# What you will do
Begin with the line that contains "0, 1), cross_turn)))" and end with the line that contains "record = json.load(file)": copy that span of lines exactly, and nothing outside it.

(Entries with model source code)
------------------------------------------------------------
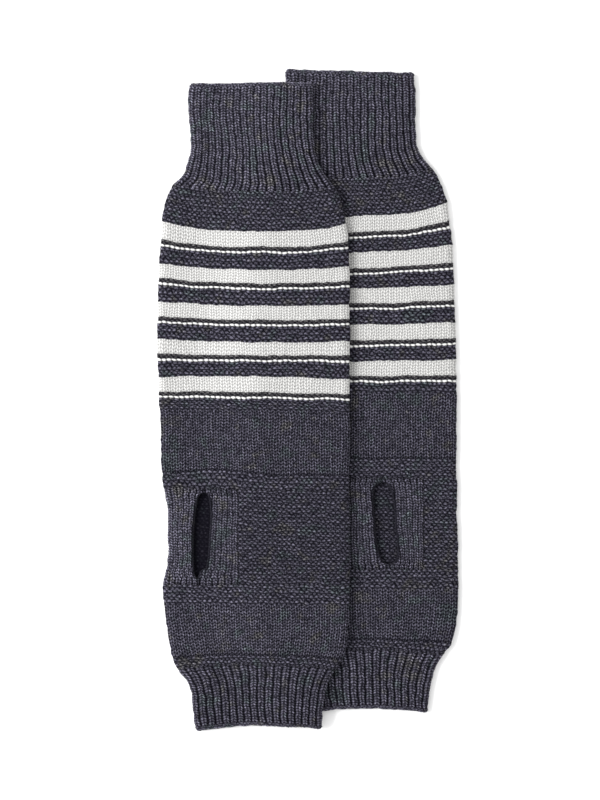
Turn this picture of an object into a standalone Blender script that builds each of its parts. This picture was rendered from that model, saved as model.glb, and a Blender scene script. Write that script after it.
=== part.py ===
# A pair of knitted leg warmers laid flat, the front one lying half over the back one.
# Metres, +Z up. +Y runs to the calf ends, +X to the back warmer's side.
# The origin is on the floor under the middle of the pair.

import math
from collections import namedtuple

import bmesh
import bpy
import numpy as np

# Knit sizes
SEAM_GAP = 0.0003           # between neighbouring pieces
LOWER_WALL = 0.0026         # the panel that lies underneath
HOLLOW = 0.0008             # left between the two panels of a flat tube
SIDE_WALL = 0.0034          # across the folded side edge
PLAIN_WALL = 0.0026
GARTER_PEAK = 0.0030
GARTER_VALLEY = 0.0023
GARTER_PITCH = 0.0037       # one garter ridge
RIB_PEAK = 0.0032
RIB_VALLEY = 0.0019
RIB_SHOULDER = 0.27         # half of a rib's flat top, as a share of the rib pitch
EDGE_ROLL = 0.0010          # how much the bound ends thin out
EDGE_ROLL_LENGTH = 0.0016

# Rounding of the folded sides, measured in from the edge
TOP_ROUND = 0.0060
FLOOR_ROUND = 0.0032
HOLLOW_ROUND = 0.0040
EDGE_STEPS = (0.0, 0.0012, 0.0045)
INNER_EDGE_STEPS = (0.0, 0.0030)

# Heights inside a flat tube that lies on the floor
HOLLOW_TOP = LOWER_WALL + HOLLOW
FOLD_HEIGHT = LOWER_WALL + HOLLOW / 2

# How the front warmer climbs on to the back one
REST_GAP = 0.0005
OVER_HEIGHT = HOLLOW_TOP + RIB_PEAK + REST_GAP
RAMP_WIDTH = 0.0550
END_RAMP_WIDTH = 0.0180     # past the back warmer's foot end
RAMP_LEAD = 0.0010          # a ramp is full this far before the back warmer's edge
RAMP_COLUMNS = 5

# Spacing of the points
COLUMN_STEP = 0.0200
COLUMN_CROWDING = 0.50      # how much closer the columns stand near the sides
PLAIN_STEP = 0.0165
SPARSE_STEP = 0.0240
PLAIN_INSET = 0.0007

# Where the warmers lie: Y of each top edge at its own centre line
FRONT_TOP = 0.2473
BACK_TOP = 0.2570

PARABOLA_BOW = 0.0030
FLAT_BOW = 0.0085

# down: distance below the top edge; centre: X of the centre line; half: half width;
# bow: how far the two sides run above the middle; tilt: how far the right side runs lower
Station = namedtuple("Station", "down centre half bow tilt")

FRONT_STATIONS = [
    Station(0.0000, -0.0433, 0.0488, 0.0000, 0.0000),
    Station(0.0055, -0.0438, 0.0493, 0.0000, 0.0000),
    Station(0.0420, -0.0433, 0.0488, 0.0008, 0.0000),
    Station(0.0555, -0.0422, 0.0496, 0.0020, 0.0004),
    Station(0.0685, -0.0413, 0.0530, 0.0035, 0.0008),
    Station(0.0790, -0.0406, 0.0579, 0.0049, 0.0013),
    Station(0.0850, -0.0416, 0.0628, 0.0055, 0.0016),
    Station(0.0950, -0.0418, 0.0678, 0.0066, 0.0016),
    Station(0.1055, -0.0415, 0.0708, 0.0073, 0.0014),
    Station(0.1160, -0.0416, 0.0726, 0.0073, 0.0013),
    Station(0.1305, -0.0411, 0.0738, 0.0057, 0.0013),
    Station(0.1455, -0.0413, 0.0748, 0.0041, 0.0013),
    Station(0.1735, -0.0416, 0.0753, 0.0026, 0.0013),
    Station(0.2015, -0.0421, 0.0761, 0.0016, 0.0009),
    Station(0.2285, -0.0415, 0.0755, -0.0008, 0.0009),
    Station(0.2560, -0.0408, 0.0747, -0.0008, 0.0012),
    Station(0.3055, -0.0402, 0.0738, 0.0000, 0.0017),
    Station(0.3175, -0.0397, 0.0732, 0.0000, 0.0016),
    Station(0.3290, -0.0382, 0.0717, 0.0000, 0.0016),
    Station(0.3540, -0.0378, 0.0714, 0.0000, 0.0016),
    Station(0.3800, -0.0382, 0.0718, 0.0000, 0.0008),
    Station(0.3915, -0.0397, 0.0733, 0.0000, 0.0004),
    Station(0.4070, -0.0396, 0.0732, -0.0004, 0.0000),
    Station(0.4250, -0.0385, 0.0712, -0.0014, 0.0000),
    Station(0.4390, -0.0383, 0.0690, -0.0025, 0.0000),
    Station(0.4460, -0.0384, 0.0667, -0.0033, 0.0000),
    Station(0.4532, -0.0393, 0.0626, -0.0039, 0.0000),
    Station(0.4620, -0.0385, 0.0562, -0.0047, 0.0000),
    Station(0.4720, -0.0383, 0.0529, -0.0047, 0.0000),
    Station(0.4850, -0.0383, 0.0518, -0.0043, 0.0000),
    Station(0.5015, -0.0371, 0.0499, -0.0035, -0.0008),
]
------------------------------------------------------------
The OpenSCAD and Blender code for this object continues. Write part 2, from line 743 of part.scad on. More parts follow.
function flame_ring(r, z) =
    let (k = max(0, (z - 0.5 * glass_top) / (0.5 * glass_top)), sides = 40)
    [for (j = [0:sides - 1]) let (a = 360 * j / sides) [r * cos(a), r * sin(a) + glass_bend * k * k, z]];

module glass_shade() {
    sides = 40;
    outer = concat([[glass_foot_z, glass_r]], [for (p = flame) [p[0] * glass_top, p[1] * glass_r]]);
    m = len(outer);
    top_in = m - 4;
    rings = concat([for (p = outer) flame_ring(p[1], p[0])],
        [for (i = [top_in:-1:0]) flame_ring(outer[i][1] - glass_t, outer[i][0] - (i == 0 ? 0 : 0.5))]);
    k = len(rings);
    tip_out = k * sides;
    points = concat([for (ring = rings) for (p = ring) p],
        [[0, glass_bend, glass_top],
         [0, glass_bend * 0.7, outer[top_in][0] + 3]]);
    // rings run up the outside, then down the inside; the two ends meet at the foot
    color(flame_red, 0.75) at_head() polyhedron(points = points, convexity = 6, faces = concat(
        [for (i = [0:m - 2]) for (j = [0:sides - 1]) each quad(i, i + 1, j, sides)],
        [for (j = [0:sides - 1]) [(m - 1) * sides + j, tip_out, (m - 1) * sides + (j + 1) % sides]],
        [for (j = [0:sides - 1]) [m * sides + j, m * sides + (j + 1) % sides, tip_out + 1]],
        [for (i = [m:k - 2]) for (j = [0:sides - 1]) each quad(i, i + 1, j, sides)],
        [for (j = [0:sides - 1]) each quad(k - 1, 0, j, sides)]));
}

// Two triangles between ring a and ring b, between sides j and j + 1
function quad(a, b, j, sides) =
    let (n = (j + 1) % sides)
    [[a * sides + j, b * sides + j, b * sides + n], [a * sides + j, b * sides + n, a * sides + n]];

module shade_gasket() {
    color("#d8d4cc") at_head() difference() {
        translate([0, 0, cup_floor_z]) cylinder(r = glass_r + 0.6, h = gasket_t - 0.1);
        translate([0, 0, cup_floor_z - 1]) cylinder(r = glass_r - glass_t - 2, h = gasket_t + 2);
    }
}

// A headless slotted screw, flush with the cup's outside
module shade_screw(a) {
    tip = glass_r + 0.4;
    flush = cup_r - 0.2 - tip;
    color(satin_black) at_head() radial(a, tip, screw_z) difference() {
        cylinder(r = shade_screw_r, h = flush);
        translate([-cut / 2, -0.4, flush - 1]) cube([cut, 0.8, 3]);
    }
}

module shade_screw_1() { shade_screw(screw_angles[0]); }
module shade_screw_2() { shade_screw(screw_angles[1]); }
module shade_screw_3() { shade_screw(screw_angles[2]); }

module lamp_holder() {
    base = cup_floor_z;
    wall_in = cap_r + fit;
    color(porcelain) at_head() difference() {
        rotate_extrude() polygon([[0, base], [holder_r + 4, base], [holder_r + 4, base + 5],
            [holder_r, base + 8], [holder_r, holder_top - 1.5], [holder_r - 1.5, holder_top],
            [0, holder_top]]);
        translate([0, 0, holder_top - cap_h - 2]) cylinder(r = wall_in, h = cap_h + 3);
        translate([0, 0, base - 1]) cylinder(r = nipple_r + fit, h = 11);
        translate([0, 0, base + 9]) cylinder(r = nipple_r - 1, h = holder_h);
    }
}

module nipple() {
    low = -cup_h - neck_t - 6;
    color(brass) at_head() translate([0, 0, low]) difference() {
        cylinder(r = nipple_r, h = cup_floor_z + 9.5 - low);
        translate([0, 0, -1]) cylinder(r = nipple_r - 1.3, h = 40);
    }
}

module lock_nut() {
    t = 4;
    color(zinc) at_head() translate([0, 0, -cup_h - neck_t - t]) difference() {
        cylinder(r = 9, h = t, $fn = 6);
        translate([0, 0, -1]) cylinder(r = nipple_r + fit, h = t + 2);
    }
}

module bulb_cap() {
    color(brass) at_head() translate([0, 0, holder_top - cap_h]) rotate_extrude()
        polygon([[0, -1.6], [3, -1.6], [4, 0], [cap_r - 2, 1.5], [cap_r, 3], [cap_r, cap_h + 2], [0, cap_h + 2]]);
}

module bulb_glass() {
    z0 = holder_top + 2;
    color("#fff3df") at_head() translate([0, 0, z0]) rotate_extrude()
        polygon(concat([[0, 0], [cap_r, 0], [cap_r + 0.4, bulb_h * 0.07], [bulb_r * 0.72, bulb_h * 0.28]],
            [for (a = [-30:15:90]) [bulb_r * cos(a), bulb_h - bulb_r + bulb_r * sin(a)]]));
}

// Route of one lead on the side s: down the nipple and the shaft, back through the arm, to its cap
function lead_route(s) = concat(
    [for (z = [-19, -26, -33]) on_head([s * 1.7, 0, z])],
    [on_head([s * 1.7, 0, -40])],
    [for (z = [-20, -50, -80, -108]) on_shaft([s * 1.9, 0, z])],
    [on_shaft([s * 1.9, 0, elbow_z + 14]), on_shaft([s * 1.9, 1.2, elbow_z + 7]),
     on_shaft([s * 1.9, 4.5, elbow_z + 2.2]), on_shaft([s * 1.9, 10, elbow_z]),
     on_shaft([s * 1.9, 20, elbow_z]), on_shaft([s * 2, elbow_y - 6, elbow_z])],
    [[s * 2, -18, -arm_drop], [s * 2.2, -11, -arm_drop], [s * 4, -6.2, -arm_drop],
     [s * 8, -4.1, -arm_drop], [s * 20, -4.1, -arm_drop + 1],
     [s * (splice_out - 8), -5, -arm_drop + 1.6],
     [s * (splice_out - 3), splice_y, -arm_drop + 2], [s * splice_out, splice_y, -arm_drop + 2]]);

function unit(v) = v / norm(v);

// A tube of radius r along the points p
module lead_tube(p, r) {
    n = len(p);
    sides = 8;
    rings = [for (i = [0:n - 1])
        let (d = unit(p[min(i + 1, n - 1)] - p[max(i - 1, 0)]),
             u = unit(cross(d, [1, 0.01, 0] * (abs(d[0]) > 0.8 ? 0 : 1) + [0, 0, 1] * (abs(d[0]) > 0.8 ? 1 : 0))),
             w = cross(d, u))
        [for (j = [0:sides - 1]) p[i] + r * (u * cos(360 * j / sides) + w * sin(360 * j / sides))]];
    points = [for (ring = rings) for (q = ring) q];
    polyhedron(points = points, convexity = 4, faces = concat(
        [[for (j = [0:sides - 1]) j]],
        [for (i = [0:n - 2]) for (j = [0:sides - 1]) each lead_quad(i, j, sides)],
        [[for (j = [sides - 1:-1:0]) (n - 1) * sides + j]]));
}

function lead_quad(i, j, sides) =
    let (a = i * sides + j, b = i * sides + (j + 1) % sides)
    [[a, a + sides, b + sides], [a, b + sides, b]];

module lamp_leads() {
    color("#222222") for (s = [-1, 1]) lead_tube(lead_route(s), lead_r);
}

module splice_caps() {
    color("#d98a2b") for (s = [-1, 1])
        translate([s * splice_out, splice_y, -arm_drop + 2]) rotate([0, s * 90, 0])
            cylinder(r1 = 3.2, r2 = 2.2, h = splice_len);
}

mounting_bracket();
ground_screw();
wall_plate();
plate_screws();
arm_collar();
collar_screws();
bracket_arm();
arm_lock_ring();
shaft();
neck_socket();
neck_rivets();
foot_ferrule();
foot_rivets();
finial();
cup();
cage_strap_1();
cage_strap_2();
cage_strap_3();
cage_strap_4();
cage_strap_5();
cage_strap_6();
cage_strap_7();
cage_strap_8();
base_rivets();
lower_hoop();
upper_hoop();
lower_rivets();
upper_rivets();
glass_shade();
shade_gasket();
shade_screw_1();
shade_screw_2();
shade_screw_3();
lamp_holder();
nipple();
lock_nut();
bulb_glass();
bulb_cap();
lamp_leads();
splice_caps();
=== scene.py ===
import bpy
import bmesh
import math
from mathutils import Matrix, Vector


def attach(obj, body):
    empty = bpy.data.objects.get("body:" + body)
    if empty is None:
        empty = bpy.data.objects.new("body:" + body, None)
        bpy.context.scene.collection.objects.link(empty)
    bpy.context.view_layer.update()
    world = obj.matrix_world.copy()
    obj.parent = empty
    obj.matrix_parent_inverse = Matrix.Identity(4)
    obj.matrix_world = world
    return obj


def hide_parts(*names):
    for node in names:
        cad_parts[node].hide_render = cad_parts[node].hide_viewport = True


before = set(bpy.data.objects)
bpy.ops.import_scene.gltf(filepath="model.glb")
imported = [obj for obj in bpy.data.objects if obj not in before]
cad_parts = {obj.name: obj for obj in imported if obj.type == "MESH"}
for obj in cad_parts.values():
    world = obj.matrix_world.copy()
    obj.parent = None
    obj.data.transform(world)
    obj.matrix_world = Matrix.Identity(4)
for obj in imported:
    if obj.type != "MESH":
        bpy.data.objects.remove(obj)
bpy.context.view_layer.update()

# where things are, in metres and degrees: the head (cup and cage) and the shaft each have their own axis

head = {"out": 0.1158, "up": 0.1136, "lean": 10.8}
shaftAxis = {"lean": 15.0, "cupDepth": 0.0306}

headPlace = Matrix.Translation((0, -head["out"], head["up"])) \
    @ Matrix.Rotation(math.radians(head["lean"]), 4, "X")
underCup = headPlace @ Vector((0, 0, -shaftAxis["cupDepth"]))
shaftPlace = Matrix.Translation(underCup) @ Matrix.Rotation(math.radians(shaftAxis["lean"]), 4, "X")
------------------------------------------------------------
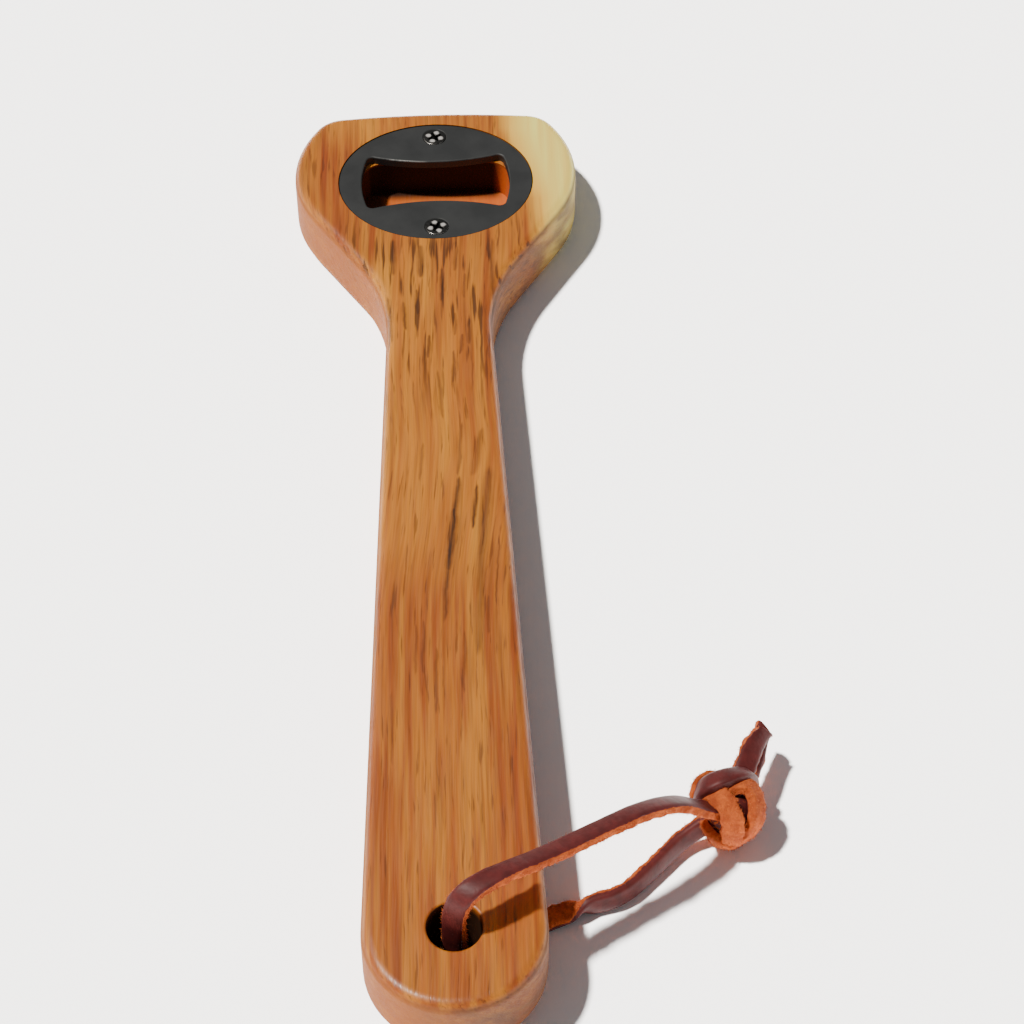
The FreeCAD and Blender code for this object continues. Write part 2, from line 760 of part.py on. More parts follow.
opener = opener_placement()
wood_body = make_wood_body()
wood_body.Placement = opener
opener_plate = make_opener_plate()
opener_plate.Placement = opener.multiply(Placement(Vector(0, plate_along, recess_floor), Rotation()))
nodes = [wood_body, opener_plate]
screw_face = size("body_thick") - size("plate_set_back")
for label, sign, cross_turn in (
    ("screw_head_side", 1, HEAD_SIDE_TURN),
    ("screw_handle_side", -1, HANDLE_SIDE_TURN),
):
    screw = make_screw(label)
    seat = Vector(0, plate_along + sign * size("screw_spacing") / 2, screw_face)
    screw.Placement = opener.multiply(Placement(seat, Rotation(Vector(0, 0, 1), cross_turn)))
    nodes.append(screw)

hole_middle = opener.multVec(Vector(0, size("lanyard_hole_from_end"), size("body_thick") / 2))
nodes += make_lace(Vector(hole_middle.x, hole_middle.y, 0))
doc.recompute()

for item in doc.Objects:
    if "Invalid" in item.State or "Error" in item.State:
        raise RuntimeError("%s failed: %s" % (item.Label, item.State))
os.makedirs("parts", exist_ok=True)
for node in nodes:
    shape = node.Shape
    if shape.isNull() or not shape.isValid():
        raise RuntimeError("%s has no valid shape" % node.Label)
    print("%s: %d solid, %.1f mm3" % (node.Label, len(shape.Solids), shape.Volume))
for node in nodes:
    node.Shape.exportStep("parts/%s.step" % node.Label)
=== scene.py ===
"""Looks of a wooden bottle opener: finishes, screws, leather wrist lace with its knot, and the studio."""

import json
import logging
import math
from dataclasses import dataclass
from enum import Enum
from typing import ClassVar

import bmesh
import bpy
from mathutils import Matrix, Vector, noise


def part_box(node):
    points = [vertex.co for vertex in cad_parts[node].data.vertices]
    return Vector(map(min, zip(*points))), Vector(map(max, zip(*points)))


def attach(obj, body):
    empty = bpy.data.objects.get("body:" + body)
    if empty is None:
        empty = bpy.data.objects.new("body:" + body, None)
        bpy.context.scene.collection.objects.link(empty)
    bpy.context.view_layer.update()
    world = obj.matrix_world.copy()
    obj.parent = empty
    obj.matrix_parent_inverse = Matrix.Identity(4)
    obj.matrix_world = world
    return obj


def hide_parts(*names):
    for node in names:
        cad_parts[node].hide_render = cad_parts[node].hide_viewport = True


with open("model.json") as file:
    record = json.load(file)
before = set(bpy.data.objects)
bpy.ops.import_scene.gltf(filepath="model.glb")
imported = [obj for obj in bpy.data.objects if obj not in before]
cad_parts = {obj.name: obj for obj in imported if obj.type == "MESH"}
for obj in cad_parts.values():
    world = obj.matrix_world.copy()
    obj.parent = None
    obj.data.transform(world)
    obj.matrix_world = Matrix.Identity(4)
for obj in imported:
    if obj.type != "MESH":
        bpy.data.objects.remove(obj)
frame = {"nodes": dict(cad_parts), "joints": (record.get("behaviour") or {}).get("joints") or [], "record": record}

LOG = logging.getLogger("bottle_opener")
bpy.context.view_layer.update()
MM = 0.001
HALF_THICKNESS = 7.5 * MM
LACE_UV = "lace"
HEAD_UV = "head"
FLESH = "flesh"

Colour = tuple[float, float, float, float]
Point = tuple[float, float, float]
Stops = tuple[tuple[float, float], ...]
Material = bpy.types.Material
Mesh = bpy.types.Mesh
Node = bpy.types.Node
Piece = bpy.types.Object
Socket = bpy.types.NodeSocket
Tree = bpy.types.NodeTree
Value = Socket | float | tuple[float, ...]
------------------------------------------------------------
# Task answer
    screw.Placement = opener.multiply(Placement(seat, Rotation(Vector(0, 0, 1), cross_turn)))
    nodes.append(screw)

hole_middle = opener.multVec(Vector(0, size("lanyard_hole_from_end"), size("body_thick") / 2))
nodes += make_lace(Vector(hole_middle.x, hole_middle.y, 0))
doc.recompute()

for item in doc.Objects:
    if "Invalid" in item.State or "Error" in item.State:
        raise RuntimeError("%s failed: %s" % (item.Label, item.State))
os.makedirs("parts", exist_ok=True)
for node in nodes:
    shape = node.Shape
    if shape.isNull() or not shape.isValid():
        raise RuntimeError("%s has no valid shape" % node.Label)
    print("%s: %d solid, %.1f mm3" % (node.Label, len(shape.Solids), shape.Volume))
for node in nodes:
    node.Shape.exportStep("parts/%s.step" % node.Label)
=== scene.py ===
"""Looks of a wooden bottle opener: finishes, screws, leather wrist lace with its knot, and the studio."""

import json
import logging
import math
from dataclasses import dataclass
from enum import Enum
from typing import ClassVar

import bmesh
import bpy
from mathutils import Matrix, Vector, noise


def part_box(node):
    points = [vertex.co for vertex in cad_parts[node].data.vertices]
    return Vector(map(min, zip(*points))), Vector(map(max, zip(*points)))


def attach(obj, body):
    empty = bpy.data.objects.get("body:" + body)
    if empty is None:
        empty = bpy.data.objects.new("body:" + body, None)
        bpy.context.scene.collection.objects.link(empty)
    bpy.context.view_layer.update()
    world = obj.matrix_world.copy()
    obj.parent = empty
    obj.matrix_parent_inverse = Matrix.Identity(4)
    obj.matrix_world = world
    return obj


def hide_parts(*names):
    for node in names:
        cad_parts[node].hide_render = cad_parts[node].hide_viewport = True


with open("model.json") as file:
    record = json.load(file)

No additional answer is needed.